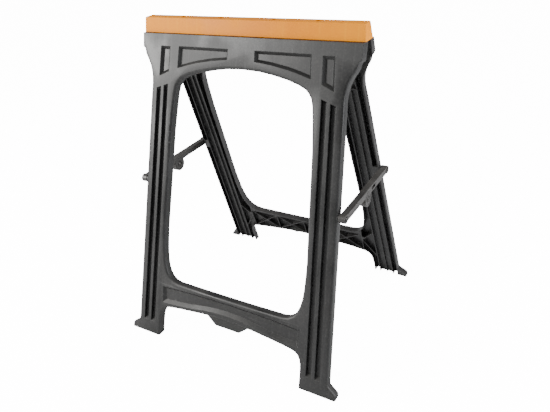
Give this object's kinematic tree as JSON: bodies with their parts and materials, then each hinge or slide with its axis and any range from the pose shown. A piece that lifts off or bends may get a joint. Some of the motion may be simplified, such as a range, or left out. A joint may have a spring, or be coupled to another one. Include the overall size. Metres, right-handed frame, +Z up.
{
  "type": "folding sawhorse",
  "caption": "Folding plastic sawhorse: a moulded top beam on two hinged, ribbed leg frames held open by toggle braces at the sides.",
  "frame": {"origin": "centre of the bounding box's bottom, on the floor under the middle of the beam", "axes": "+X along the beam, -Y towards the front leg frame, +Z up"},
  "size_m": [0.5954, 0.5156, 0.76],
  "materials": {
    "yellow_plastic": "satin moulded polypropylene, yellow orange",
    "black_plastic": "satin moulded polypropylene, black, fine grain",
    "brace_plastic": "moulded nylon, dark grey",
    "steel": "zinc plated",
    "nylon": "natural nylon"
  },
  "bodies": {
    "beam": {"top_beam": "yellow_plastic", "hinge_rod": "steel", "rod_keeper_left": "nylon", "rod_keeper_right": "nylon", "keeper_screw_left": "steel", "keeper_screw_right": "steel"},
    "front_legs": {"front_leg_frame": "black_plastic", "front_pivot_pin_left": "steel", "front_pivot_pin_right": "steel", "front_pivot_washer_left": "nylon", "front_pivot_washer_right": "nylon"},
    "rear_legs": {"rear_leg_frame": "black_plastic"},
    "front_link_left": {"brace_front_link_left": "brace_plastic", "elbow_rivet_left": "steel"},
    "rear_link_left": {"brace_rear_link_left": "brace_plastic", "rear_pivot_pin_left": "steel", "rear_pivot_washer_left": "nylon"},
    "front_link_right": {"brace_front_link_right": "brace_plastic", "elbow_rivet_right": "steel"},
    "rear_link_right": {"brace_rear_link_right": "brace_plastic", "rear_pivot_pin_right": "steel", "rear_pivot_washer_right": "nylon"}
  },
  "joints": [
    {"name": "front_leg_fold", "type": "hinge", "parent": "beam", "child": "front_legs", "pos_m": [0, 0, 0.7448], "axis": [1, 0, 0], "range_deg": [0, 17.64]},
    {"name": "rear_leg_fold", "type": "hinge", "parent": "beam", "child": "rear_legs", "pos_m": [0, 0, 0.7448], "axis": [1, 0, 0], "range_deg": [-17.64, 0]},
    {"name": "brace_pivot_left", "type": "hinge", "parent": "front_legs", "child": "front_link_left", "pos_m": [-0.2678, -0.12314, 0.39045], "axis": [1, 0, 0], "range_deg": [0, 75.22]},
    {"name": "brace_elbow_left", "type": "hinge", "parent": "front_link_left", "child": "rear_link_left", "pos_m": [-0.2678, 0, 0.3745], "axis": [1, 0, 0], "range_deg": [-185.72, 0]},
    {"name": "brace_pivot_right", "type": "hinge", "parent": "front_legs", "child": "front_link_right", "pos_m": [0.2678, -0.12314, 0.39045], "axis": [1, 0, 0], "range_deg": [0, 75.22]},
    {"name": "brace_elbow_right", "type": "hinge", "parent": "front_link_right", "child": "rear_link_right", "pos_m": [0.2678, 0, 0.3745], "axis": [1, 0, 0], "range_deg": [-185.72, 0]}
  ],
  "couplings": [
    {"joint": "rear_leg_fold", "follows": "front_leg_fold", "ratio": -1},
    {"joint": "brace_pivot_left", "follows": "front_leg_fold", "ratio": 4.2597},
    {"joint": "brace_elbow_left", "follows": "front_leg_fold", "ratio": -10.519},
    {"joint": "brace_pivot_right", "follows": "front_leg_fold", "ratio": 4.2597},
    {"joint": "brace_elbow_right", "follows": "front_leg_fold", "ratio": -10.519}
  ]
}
☆ ☆ ☆
▶ [Problem to solve]
Every line of the material must be returned exactly as it appears.

▶ [Solution to this exercise]
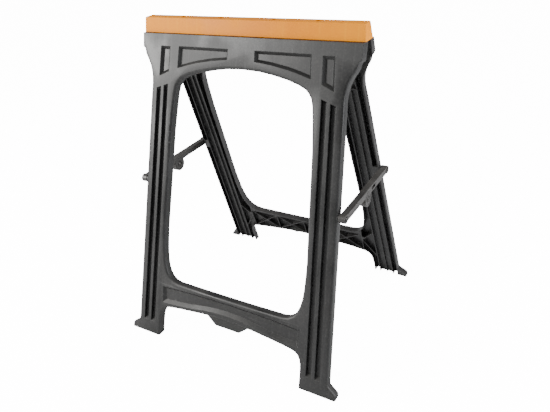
Give this object's kinematic tree as JSON: bodies with their parts and materials, then each hinge or slide with its axis and any range from the pose shown. A piece that lifts off or bends may get a joint. Some of the motion may be simplified, such as a range, or left out. A joint may have a spring, or be coupled to another one. Include the overall size. Metres, right-handed frame, +Z up.
{
  "type": "folding sawhorse",
  "caption": "Folding plastic sawhorse: a moulded top beam on two hinged, ribbed leg frames held open by toggle braces at the sides.",
  "frame": {"origin": "centre of the bounding box's bottom, on the floor under the middle of the beam", "axes": "+X along the beam, -Y towards the front leg frame, +Z up"},
  "size_m": [0.5954, 0.5156, 0.76],
  "materials": {
    "yellow_plastic": "satin moulded polypropylene, yellow orange",
    "black_plastic": "satin moulded polypropylene, black, fine grain",
    "brace_plastic": "moulded nylon, dark grey",
    "steel": "zinc plated",
    "nylon": "natural nylon"
  },
  "bodies": {
    "beam": {"top_beam": "yellow_plastic", "hinge_rod": "steel", "rod_keeper_left": "nylon", "rod_keeper_right": "nylon", "keeper_screw_left": "steel", "keeper_screw_right": "steel"},
    "front_legs": {"front_leg_frame": "black_plastic", "front_pivot_pin_left": "steel", "front_pivot_pin_right": "steel", "front_pivot_washer_left": "nylon", "front_pivot_washer_right": "nylon"},
    "rear_legs": {"rear_leg_frame": "black_plastic"},
    "front_link_left": {"brace_front_link_left": "brace_plastic", "elbow_rivet_left": "steel"},
    "rear_link_left": {"brace_rear_link_left": "brace_plastic", "rear_pivot_pin_left": "steel", "rear_pivot_washer_left": "nylon"},
    "front_link_right": {"brace_front_link_right": "brace_plastic", "elbow_rivet_right": "steel"},
    "rear_link_right": {"brace_rear_link_right": "brace_plastic", "rear_pivot_pin_right": "steel", "rear_pivot_washer_right": "nylon"}
  },
  "joints": [
    {"name": "front_leg_fold", "type": "hinge", "parent": "beam", "child": "front_legs", "pos_m": [0, 0, 0.7448], "axis": [1, 0, 0], "range_deg": [0, 17.64]},
    {"name": "rear_leg_fold", "type": "hinge", "parent": "beam", "child": "rear_legs", "pos_m": [0, 0, 0.7448], "axis": [1, 0, 0], "range_deg": [-17.64, 0]},
    {"name": "brace_pivot_left", "type": "hinge", "parent": "front_legs", "child": "front_link_left", "pos_m": [-0.2678, -0.12314, 0.39045], "axis": [1, 0, 0], "range_deg": [0, 75.22]},
    {"name": "brace_elbow_left", "type": "hinge", "parent": "front_link_left", "child": "rear_link_left", "pos_m": [-0.2678, 0, 0.3745], "axis": [1, 0, 0], "range_deg": [-185.72, 0]},
    {"name": "brace_pivot_right", "type": "hinge", "parent": "front_legs", "child": "front_link_right", "pos_m": [0.2678, -0.12314, 0.39045], "axis": [1, 0, 0], "range_deg": [0, 75.22]},
    {"name": "brace_elbow_right", "type": "hinge", "parent": "front_link_right", "child": "rear_link_right", "pos_m": [0.2678, 0, 0.3745], "axis": [1, 0, 0], "range_deg": [-185.72, 0]}
  ],
  "couplings": [
    {"joint": "rear_leg_fold", "follows": "front_leg_fold", "ratio": -1},
    {"joint": "brace_pivot_left", "follows": "front_leg_fold", "ratio": 4.2597},
    {"joint": "brace_elbow_left", "follows": "front_leg_fold", "ratio": -10.519},
    {"joint": "brace_pivot_right", "follows": "front_leg_fold", "ratio": 4.2597},
    {"joint": "brace_elbow_right", "follows": "front_leg_fold", "ratio": -10.519}
  ]
}